I agree with all this. EFI is far superior to BIOS.

Also, apple's utilization of EFI isn't very effective at keeping people from using OS X on other machines. The OSx86 project pretty much proved that EFI and BIOS aren't all that different.

I think the reason M$ hasn't released an EFI version is that there's no demand for it. BIOS doesn't really lack anything all that important that EFI makes up for. All the shortcomings of BIOS have been overcome already through a mixture of software hacks and common knowledge.

BIOS isn't some sort of restrictive issue for PCs, it's just one minor throwback to the past which can be ignored. By the same token, Macs are not made faster or significantly more versatile as a result of having EFI.

Not quite.

I use my system 99% for games, and I have a Mac Pro......

You are aware that you could've bought a PC gaming rig for $500 less that would beat the pants off the mac pro in gaming benchmarks, right?
 
I dont carewho does it; apple, ati or nvida.. i just wanna see a card in the mac pro that was released in the the last 12 months..

Is it me or have the last couple of Apple "updates" felt like their trying to unload a surpluss of old technology that is not selling.
 
I dont carewho does it; apple, ati or nvida.. i just wanna see a card in the mac pro that was released in the the last 12 months..

Is it me or have the last couple of Apple "updates" felt like their trying to unload a surpluss of old technology that is not selling.

They can't sell products that don't exist.

The current Quad-core 3.0GHz Xenon's aren't available in any other computer or as a component -- technically, they haven't even been announced by Intel, and Intel has yet to announce the availability of the next generation of Xenon chips.

As for graphics cards, while I'm sure Apple has some pull, there's still only two players these days, and one of them is owned by Intel, so it's doubtful that Apple can play one against the other for much leverage. Basically, so long as ATI and NVidia feel there's no incentive to produce "Mac Pro compatible" retail cards, the only options are the OEM cards supplied by Apple as BTO and upgrades. Undoubtedly, Apple could cut customers a price break (I was disappointed that there wasn't a price reduction in the existing Mac Pro lineup when the 8-core machines were introduced), but they haven't and them's the breaks.
 
The simple truth is that neither Intel nor NVidia think it's worthwhile to devote resources to marketing Mac Pro video cards via retailers -- they get a smaller cut of the money that way.
Bingo! Until they release a properly priced MacPro/2 our little cult will remain a huge niche nobody will bother with. Notice the latest quarterly results. Desktop sales only grew a couple of percent (that's everything: mini, iMac and MacPro lumped together) whereas laptop sales grew by leaps and bounds. And this lackluster desktop sales pattern has been a trend couple of years now. I wonder why.
 
Then I would have had to deal with Windows Full time :)

I love my mac pro :)

heheh I know what you mean, I'm a gamer too. Yeah, I boot into windows to play, but it's great to just wave "bye!" and boot right back into OS X when I'm done.
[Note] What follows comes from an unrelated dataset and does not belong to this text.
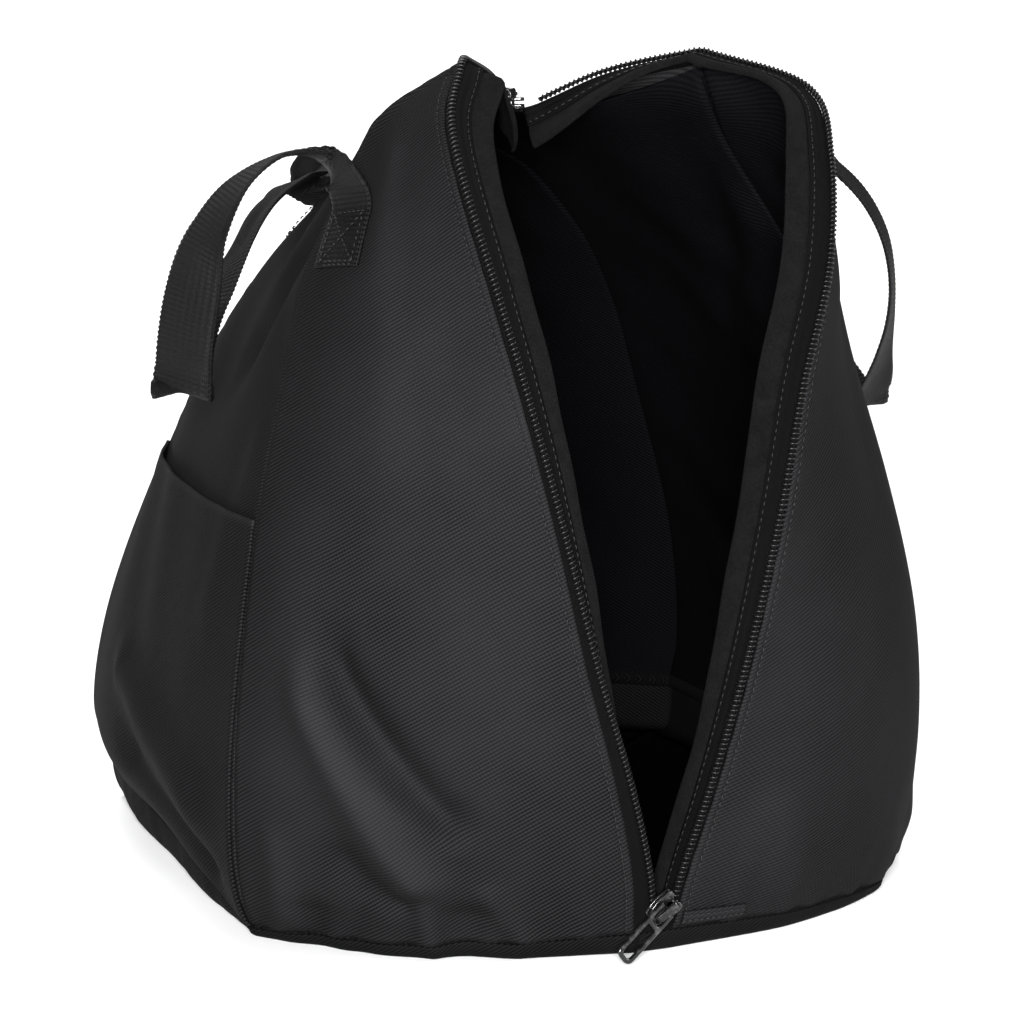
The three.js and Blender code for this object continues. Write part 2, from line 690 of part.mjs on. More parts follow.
// The base: a turned-up border round a flat bottom
function basePanel(seam) {
  const rimHeight = (p) => p.z - SEAM_GAP;
  const outer = BASE_RINGS.map((ring) => insetLoop(seam, ring.inset * HALF_WIDTH)
    .map((p) => p.setZ(rimHeight(p) * ring.height)));
  const inner = BASE_RINGS.map((ring) => {
    const loop = insetLoop(seam, ring.inset * HALF_WIDTH + BASE_WALL * ring.inwards);
    return loop.map((p) => p.setZ(rimHeight(p) * ring.height + BASE_WALL * ring.upwards));
  });
  const middle = new THREE.Vector3(0, BASE_MIDDLE * HALF_DEPTH, 0);
  return dish(outer, inner, middle, middle.clone().setZ(BASE_WALL));
}

// The pad that lines the flat of the base
function baseLining(seam) {
  const loop = insetLoop(seam, PAD_INSET * HALF_WIDTH);
  const at = (z) => loop.map((p) => p.clone().setZ(z));
  const low = BASE_WALL + GAP;
  const middle = new THREE.Vector3(0, BASE_MIDDLE * HALF_DEPTH, low);
  return dish([at(low)], [at(low + BASE_PAD)], middle, middle.clone().setZ(low + BASE_PAD));
}

// The side pocket lies on the side panel from the base seam up, and gapes a little at its top
function sidePocket(grid) {
  const gape = (j, i) => {
    const across = Math.sin(Math.PI * (i - FRONT_COLUMN) / SIDE_STEPS);
    return POCKET_GAPE * HALF_WIDTH * across * (j / POCKET_ROWS) ** 3;
  };
  return panel(grid, FRONT_COLUMN, REAR_COLUMN, POCKET_ROWS, -GAP - CLOTH, -GAP,
    allEdges(2 * SEAM_GAP), gape);
}

// A webbing strap through sections with a middle, a direction across and a step between them
function strap(sections) {
  const middles = sections.map((section) => section.middle);
  const directions = sections.map((section) => section.across);
  const steps = (sections.length - 1) * STRAP_STEPS_BETWEEN;
  const frames = [];
  for (let k = 0; k <= steps; k += 1) {
    const t = k / STRAP_STEPS_BETWEEN;
    const ahead = along(middles, Math.min(t + STRAP_LOOK, middles.length - 1));
    const run = ahead.sub(along(middles, Math.max(t - STRAP_LOOK, 0)));
    const across = along(directions, t);
    across.addScaledVector(run, -across.dot(run) / run.lengthSq()).normalize();
    frames.push({ middle: along(middles, t), across, face: across.clone().cross(run).normalize() });
  }
  const sheet = (lift) => frames.map(({ middle, across, face }) => [-1, 1].map((end) => (
    middle.clone().addScaledVector(across, end * WEBBING_WIDTH / 2).addScaledVector(face, lift))));
  return wall(sheet(WEBBING / 2), sheet(-WEBBING / 2));
}

// The sewn end of a strap along a column of the grid, from its lower end up to where it lifts off
function sewnEnd(grid, column, clear) {
  const at = (rows, row) => along(rows.map((list) => list[column]), row * ROW_STEPS / CREST_ROW);
  const run = at(grid.points, SEWN_TO).sub(at(grid.points, SEWN_FROM)).normalize();
  const section = (row, ahead, off) => {
    const normal = at(grid.normals, row).normalize();
    const middle = at(grid.points, row).addScaledVector(run, ahead)
      .addScaledVector(normal, clear + WEBBING / 2 + off);
    const across = normal.clone().cross(run).normalize().multiplyScalar(-mirror[grid.side]);
    return { middle, across };
  };
  const sections = [];
  for (let k = 0; k < SEWN_SECTIONS; k += 1) {
    sections.push(section(mix(SEWN_FROM, SEWN_TO, k / (SEWN_SECTIONS - 1)), 0, 0));
  }
  for (const { along: ahead, off } of LIFT_OFF) {
    sections.push(section(SEWN_TO, ahead * WEBBING_WIDTH, off * WEBBING_WIDTH));
  }
  return sections;
}

// A handle: sewn beside the front seam, over and down to its fold, back up, sewn beside the rear seam
function handle(grid) {
  const turn = mirror[grid.side];
  const free = STRAPS[grid.side].map((row) => {
    const middle = share(row);
    middle.x *= turn;
    return { middle, across: new THREE.Vector3(row.acrossX * turn, row.acrossY, row.acrossZ) };
  });
  const front = sewnEnd(grid, FRONT_END, WEBBING_OFF.front);
  const rear = sewnEnd(grid, REAR_END, WEBBING_OFF.rear).reverse();
  return strap([...front, ...free, ...rear]);
}

// A tab of folded cloth on the right panel, beside the foot of the zip
function zipEndTab(grid) {
  const at = (list, station, row) => {
    const column = station * FRONT_STEPS / FRONT_SEAM;
    const lines = list.map((line) => along(line.slice(0, FRONT_COLUMN + 1), column));
    return along(lines, row * ROW_STEPS / CREST_ROW);
  };
  const sheet = (lift) => {
    const lines = [];
    for (const row of [TAB_LOW, TAB_HIGH]) {
      const line = [];
      for (let k = 0; k <= TAB_STEPS; k += 1) {
        const station = mix(TAB_FROM, TAB_TO, k / TAB_STEPS);
        line.push(at(grid.points, station, row)
          .addScaledVector(at(grid.normals, station, row).normalize(), lift));
      }
      lines.push(line);
    }
    return lines;
  };
  return wall(sheet(GAP + SEAM_GAP), sheet(GAP + SEAM_GAP + TAB_THICKNESS));
}

// One merged body for a boolean, and back again
function toManifold(geometry) {
  const bare = geometry.clone();
  bare.deleteAttribute('normal');
  bare.deleteAttribute('uv');
  const merged = mergeVertices(bare);
  return new wasm.Manifold(new wasm.Mesh({
    numProp: 3,
    vertProperties: Float32Array.from(merged.attributes.position.array),
    triVerts: Uint32Array.from(merged.index.array),
  }));
}

function fromManifold(body) {
  const mesh = body.getMesh();
  const geometry = new THREE.BufferGeometry();
  geometry.setAttribute('position', new THREE.Float32BufferAttribute(mesh.vertProperties, 3));
  geometry.setIndex([...mesh.triVerts]);
  geometry.computeVertexNormals();
  return geometry;
}

function plate(shape, depth) {
  const curveSegments = PLATE_CURVE_SEGMENTS;
  return new THREE.ExtrudeGeometry(shape, { depth, bevelEnabled: false, curveSegments });
}

// Height of the pull's bar over the slider's body, inside the bail
const BAR_HEIGHT = EYE_CLEARANCE + PULL_THICKNESS / 2;

// Zip slider in its own frame: x across, y along the zip towards its wide end, z outwards, origin
// on top of the body; the bail is an arch over the body that holds the pull
function slider() {
  const half = SLIDER_WIDTH / 2;
  const end = SLIDER_LENGTH / 2;
  const { narrow, side, lobe } = SLIDER_SHARES;
  const body = new THREE.Shape();
  body.moveTo(-half * narrow, -end);
  body.lineTo(half * narrow, -end);
  body.lineTo(half, 0);
  body.lineTo(half, end * side);
  body.quadraticCurveTo(half, end, half * lobe, end);
  body.quadraticCurveTo(0, end * side, -half * lobe, end);
  body.quadraticCurveTo(-half, end, -half, end * side);
  body.lineTo(-half, 0);
  const bodyPlate = plate(body, SLIDER_THICKNESS).translate(0, 0, -SLIDER_THICKNESS);
  const inside = 2 * BAR_HEIGHT;
  const reach = BAIL_LENGTH / 2;
  const arch = new THREE.Shape();
  arch.moveTo(-reach, -GAP);
  arch.lineTo(-reach, inside);
  arch.lineTo(-reach + BAIL_WIRE, inside + BAIL_WIRE);
  arch.lineTo(reach - BAIL_WIRE, inside + BAIL_WIRE);
  arch.lineTo(reach, inside);
  arch.lineTo(reach, -GAP);
  arch.lineTo(reach - BAIL_WIRE, -GAP);
  arch.lineTo(reach - BAIL_WIRE, inside);
  arch.lineTo(-reach + BAIL_WIRE, inside);
  arch.lineTo(-reach + BAIL_WIRE, -GAP);
  const bail = plate(arch, BAIL_WIDTH).translate(0, 0, -BAIL_WIDTH / 2)
    .rotateX(Math.PI / 2).rotateZ(Math.PI / 2);
  return fromManifold(toManifold(bodyPlate).add(toManifold(bail)));
}

// Pull tab in its own frame: a flat frame with an eye for the bail, hanging along -y from the bar
// through the bail, which lies on the x axis
function pull() {
  const half = PULL_WIDTH / 2;
  const bar = PULL_THICKNESS / 2;
  const eyeEnd = BAIL_LENGTH / 2 + EYE_CLEARANCE + BAIL_WIRE;
  const windowStart = eyeEnd + PULL_RAIL;
  const windowEnd = PULL_LENGTH - PULL_RAIL;
  const outline = new THREE.Shape();
  outline.moveTo(-half, 0);
  outline.quadraticCurveTo(-half, bar, -half + bar, bar);
  outline.lineTo(half - bar, bar);
  outline.quadraticCurveTo(half, bar, half, 0);
  outline.lineTo(half, half - PULL_LENGTH);
  outline.quadraticCurveTo(half, -PULL_LENGTH, 0, -PULL_LENGTH);
  outline.quadraticCurveTo(-half, -PULL_LENGTH, -half, half - PULL_LENGTH);
  const opening = (from, to) => {
    const inner = half - PULL_RAIL;
    const hole = new THREE.Path();
    hole.moveTo(-inner, -from);
    hole.lineTo(-inner, -to);
    hole.lineTo(inner, -to);
    hole.lineTo(inner, -from);
    return hole;
  };
  outline.holes.push(opening(bar, eyeEnd), opening(windowStart, windowEnd));
  return plate(outline, PULL_THICKNESS).translate(0, 0, -PULL_THICKNESS / 2);
}

const bag = new THREE.Group();

function add(name, geometry, material, parent = bag) {
  const mesh = new THREE.Mesh(geometry, material);
  mesh.name = name;
  parent.add(mesh);
  return mesh;
}

// A slider with its pull, placed by its middle, the zip's direction and the outward normal
function addSlider(name, at, towardsOpen, outwards, tilt) {
  const unit = new THREE.Group();
  const y = towardsOpen.clone().normalize();
  const x = y.clone().cross(outwards).normalize();
  const z = x.clone().cross(y);
  unit.setRotationFromMatrix(new THREE.Matrix4().makeBasis(x, y, z));
  unit.position.copy(at);
  add(`${name}_slider`, slider(), BLACK_METAL, unit);
  const tab = add(`${name}_pull`, pull(), BLACK_METAL, unit);
  tab.position.z = BAR_HEIGHT;
  tab.rotation.x = -THREE.MathUtils.degToRad(tilt);
  bag.add(unit);
}

const grids = { left: halfGrid('left'), right: halfGrid('right') };
const seam = baseSeam(grids.left, grids.right);
add('base_panel', basePanel(seam), BLACK_TWILL);
add('base_lining', baseLining(seam), BLACK_LINING);

const liningDepth = CLOTH + GAP + TAPE + GAP;
for (const grid of Object.values(grids)) {
  const { side } = grid;
  const outer = (from, to) => panel(grid, from, to, ROW_STEPS, 0, CLOTH, allEdges(SEAM_GAP / 2));
  add(`${side}_front_panel`, outer(0, FRONT_COLUMN), BLACK_TWILL);
  add(`${side}_side_panel`, outer(FRONT_COLUMN, REAR_COLUMN), BLACK_TWILL);
  add(`${side}_rear_panel`, outer(REAR_COLUMN, TAIL_COLUMN), BLACK_TWILL);
  const lining = panel(grid, 0, TAIL_COLUMN, LINING_ROWS, liningDepth, liningDepth + LINING, LINING_BACK);
  add(`${side}_lining`, lining, BLACK_LINING);
  const edge = mouthEdge(grid);
  add(`${side}_zip_tape`, zipTape(cutRun(edge, SEAM_GAP, SEAM_GAP), side), ZIP_TAPE);
  add(`${side}_zip_guard`, zipGuard(cutRun(edge, SEAM_GAP, SEAM_GAP), side), FLEECE);
  const open = cutRun(edge, SLIDER_LENGTH + 2 * COIL_RADIUS, SLIDER_LENGTH / 2 + 2 * COIL_RADIUS);
  add(`${side}_zip_coil`, zipCoil(open, side), NYLON);
  add(`${side}_handle`, handle(grid), WEB);
}
add('left_pocket', sidePocket(grids.left), BLACK_TWILL);
add('rear_zip', rearZip(grids.left, grids.right), ZIP_TAPE);
add('zip_end_tab', zipEndTab(grids.right), BLACK_TWILL);

const roll = THREE.MathUtils.degToRad(BOTTOM_SLIDER_ROLL);
const bottomAt = share(BOTTOM_SLIDER_AT).add(new THREE.Vector3(0, -SLIDER_THICKNESS, 0));
addSlider('bottom', bottomAt, new THREE.Vector3(Math.sin(roll), 0, Math.cos(roll)),
  new THREE.Vector3(0, -1, 0), BOTTOM_PULL_TILT);

const crestLeft = grids.left.points[ROW_STEPS];
const crestRight = grids.right.points[ROW_STEPS];
const crestAt = (i) => crestLeft[i].clone().lerp(crestRight[i], 1 / 2);
const ridge = crestAt(SLIDER_COLUMN + 1).sub(crestAt(SLIDER_COLUMN));
const topNormal = new THREE.Vector3(0, -ridge.z, ridge.y).normalize();
const topAt = crestAt(SLIDER_COLUMN).addScaledVector(topNormal, SLIDER_THICKNESS);
addSlider('top', topAt, ridge.clone().negate(), topNormal, TOP_PULL_TILT);

export default bag;
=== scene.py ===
# %% [markdown]
# # A soft helmet bag in black twill
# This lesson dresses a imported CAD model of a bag. The model gives us plain solids in the right place;
# here each of them gets the cloth, zip, webbing or metal that the real bag has. Everything is in
# metres, +Z points up and the open front faces -Y.

# %% Load the frame
import json
import math

import bpy
import numpy as np
from mathutils import Matrix, Vector


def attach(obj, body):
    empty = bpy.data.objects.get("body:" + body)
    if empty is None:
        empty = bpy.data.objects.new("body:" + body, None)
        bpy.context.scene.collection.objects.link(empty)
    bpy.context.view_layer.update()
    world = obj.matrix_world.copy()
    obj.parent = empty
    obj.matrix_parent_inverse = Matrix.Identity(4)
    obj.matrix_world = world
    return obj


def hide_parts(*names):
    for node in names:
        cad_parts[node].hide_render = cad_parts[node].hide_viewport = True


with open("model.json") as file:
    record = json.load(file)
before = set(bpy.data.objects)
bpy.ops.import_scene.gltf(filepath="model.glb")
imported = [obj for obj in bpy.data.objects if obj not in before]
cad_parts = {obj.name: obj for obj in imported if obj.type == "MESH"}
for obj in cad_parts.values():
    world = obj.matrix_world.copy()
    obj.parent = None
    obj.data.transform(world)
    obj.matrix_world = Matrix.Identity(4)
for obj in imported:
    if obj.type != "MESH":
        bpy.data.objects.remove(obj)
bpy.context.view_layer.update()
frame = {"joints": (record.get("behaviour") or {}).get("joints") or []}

# %% [markdown]
# The bag's size comes from the box of the solids, and the thin layers from what such cloth measures.
# All other places on the bag are shares of these, so the whole bag follows them.

# %% Driving sizes
MM = .001
HALF_WIDTH = 150 * MM
HALF_DEPTH = 170 * MM
HEIGHT = 340 * MM
CLOTH = 1.2 * MM
LINING = 1.3 * MM
LAYER_GAP = .35 * MM
TAPE = .8 * MM
COIL_RADIUS = 1.6 * MM
mirror = {"left": -1, "right": 1}

# %% [markdown]
# The camera stands where the photographer stood: a little to the left of the bag's front and a little
# above it, far away with a long lens. We set it first, because everything is judged through it. The
# small shift keeps the upright lines upright while the bag sits slightly off the middle.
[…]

From the article: It's unclear as to just how much of this technology Apple will choose to implement as its various Mac models receive updates in the coming months.

You never know with Apple.
 
Bingo! Until they release a properly priced MacPro/2 our little cult will remain a huge niche nobody will bother with. Notice the latest quarterly results. Desktop sales only grew a couple of percent (that's everything: mini, iMac and MacPro lumped together) whereas laptop sales grew by leaps and bounds. And this lackluster desktop sales pattern has been a trend couple of years now. I wonder why.

It isn't just Apple this is happening to. Estimates put 50% of sales going to both laptops and desktops within several years (I think it was about 30% laptops last year). I think this is very much down to the fact that laptops now can have strong performance and that people always will buy more mobile technology if it is available with features and at a price that indicates value to them. Which I think the current ranges of laptops do for a vast majority of consumers.
 
It isn't just Apple this is happening to. Estimates put 50% of sales going to both laptops and desktops within several years (I think it was about 30% laptops last year).

That is true for PCs but consider that Apple already sells more than twice as many laptops than desktops already (that's not the case with any PC manufacturer). Note that Apple has about 10% of the total laptop market right now and less than 5% of the desktop market. Apple's desktop sales have often been dropping quarter to quarter (previous quarter was negative for instance) whereas laptops have been into double digits of growth for a while now (not true for any PC manufacturer).

Edit: My numbers are off (just skimmed the report when it came out), it's 7.7% of desktops actually (still less than 10% of laptops) and the split between desktop/laptop is 40/60 in the latest quarter (I expected it'd get to 33/67 already but it didn't). Apple quarterly report is here.
 
Holy Grail -ATI Driver 2900XT for leopard (x86)

Hi everyone,

Does anyone know, (and I think I know the anser to this) if there is anywhere,
where there is a definitive ATI driver for this card on leopard, OR a 'successful' driver workaround (with clear 'noobie type' instructions)??

It seems there is a lot written about this subject on the web but not much in terms of results....

Also, and call me a dumb dumb for asking, but is their no intention on ATI's/apples' parts to produce a driver for OSX so that we can actually use this superb hardware???